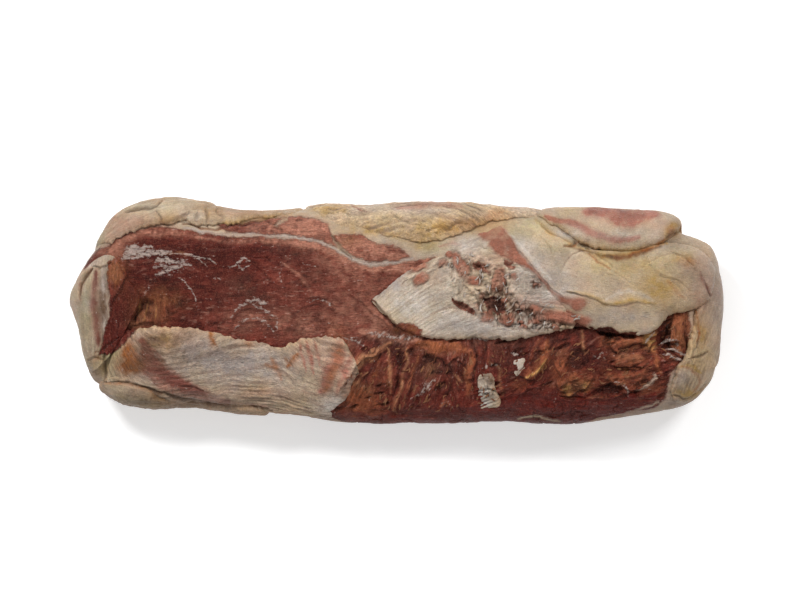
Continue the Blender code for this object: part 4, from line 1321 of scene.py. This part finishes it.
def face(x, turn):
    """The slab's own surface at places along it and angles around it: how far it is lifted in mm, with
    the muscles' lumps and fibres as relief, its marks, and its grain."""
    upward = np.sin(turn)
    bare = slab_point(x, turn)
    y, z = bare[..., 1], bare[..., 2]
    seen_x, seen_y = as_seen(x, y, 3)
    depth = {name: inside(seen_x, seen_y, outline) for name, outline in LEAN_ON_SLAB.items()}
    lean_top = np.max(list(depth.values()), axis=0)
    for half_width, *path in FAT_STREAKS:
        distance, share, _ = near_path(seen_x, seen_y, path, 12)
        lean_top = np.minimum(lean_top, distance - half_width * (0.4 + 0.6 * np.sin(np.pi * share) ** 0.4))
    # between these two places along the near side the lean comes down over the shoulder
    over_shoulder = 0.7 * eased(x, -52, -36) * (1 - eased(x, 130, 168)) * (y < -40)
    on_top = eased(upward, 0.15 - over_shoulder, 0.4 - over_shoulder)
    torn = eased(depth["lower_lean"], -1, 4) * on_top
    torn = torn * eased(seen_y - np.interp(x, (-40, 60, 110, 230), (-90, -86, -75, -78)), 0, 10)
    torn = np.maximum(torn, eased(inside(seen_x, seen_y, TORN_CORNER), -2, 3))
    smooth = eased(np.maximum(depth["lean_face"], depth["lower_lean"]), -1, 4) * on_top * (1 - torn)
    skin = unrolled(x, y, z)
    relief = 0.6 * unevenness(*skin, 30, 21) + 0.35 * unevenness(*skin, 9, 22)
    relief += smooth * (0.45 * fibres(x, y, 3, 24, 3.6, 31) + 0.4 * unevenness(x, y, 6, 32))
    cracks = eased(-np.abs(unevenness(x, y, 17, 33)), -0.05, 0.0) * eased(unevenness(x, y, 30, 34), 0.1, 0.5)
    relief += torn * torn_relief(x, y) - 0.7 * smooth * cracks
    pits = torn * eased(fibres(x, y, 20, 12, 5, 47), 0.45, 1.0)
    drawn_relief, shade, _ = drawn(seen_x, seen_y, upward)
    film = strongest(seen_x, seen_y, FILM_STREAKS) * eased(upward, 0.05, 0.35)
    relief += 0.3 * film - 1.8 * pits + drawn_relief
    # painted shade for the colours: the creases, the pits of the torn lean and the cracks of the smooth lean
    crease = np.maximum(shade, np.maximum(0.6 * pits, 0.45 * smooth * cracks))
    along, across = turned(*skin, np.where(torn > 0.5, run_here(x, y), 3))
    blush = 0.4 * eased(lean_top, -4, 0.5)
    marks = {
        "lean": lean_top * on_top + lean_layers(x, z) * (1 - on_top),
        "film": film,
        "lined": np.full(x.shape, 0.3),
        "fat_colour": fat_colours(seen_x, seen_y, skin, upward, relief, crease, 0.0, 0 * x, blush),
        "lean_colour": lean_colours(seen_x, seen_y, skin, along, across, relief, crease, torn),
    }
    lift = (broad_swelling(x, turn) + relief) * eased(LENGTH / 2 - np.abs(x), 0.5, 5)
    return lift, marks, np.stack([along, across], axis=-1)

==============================

* [Task to carry out]: Quote the entire listing above exactly.

* [Task result]:
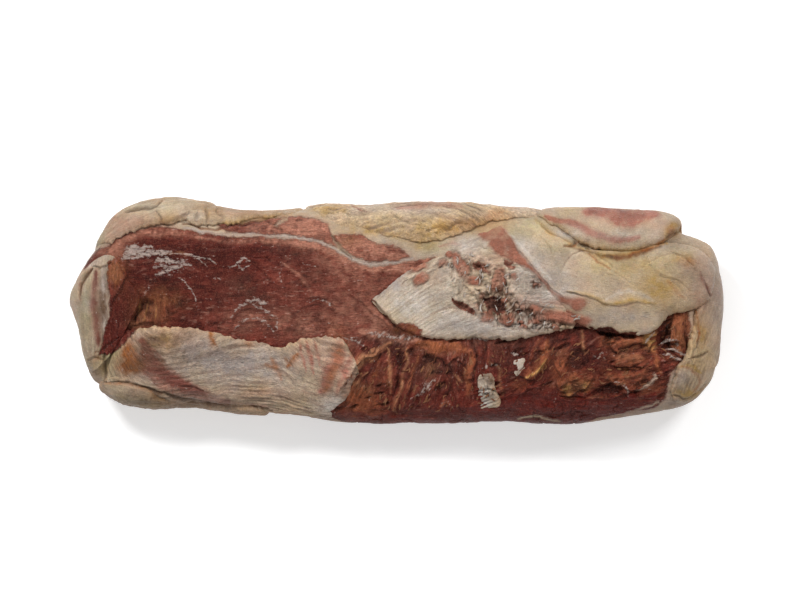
Continue the Blender code for this object: part 4, from line 1321 of scene.py. This part finishes it.
def face(x, turn):
    """The slab's own surface at places along it and angles around it: how far it is lifted in mm, with
    the muscles' lumps and fibres as relief, its marks, and its grain."""
    upward = np.sin(turn)
    bare = slab_point(x, turn)
    y, z = bare[..., 1], bare[..., 2]
    seen_x, seen_y = as_seen(x, y, 3)
    depth = {name: inside(seen_x, seen_y, outline) for name, outline in LEAN_ON_SLAB.items()}
    lean_top = np.max(list(depth.values()), axis=0)
    for half_width, *path in FAT_STREAKS:
        distance, share, _ = near_path(seen_x, seen_y, path, 12)
        lean_top = np.minimum(lean_top, distance - half_width * (0.4 + 0.6 * np.sin(np.pi * share) ** 0.4))
    # between these two places along the near side the lean comes down over the shoulder
    over_shoulder = 0.7 * eased(x, -52, -36) * (1 - eased(x, 130, 168)) * (y < -40)
    on_top = eased(upward, 0.15 - over_shoulder, 0.4 - over_shoulder)
    torn = eased(depth["lower_lean"], -1, 4) * on_top
    torn = torn * eased(seen_y - np.interp(x, (-40, 60, 110, 230), (-90, -86, -75, -78)), 0, 10)
    torn = np.maximum(torn, eased(inside(seen_x, seen_y, TORN_CORNER), -2, 3))
    smooth = eased(np.maximum(depth["lean_face"], depth["lower_lean"]), -1, 4) * on_top * (1 - torn)
    skin = unrolled(x, y, z)
    relief = 0.6 * unevenness(*skin, 30, 21) + 0.35 * unevenness(*skin, 9, 22)
    relief += smooth * (0.45 * fibres(x, y, 3, 24, 3.6, 31) + 0.4 * unevenness(x, y, 6, 32))
    cracks = eased(-np.abs(unevenness(x, y, 17, 33)), -0.05, 0.0) * eased(unevenness(x, y, 30, 34), 0.1, 0.5)
    relief += torn * torn_relief(x, y) - 0.7 * smooth * cracks
    pits = torn * eased(fibres(x, y, 20, 12, 5, 47), 0.45, 1.0)
    drawn_relief, shade, _ = drawn(seen_x, seen_y, upward)
    film = strongest(seen_x, seen_y, FILM_STREAKS) * eased(upward, 0.05, 0.35)
    relief += 0.3 * film - 1.8 * pits + drawn_relief
    # painted shade for the colours: the creases, the pits of the torn lean and the cracks of the smooth lean
    crease = np.maximum(shade, np.maximum(0.6 * pits, 0.45 * smooth * cracks))
    along, across = turned(*skin, np.where(torn > 0.5, run_here(x, y), 3))
    blush = 0.4 * eased(lean_top, -4, 0.5)
    marks = {
        "lean": lean_top * on_top + lean_layers(x, z) * (1 - on_top),
        "film": film,
        "lined": np.full(x.shape, 0.3),
        "fat_colour": fat_colours(seen_x, seen_y, skin, upward, relief, crease, 0.0, 0 * x, blush),
        "lean_colour": lean_colours(seen_x, seen_y, skin, along, across, relief, crease, torn),
    }
    lift = (broad_swelling(x, turn) + relief) * eased(LENGTH / 2 - np.abs(x), 0.5, 5)
    return lift, marks, np.stack([along, across], axis=-1)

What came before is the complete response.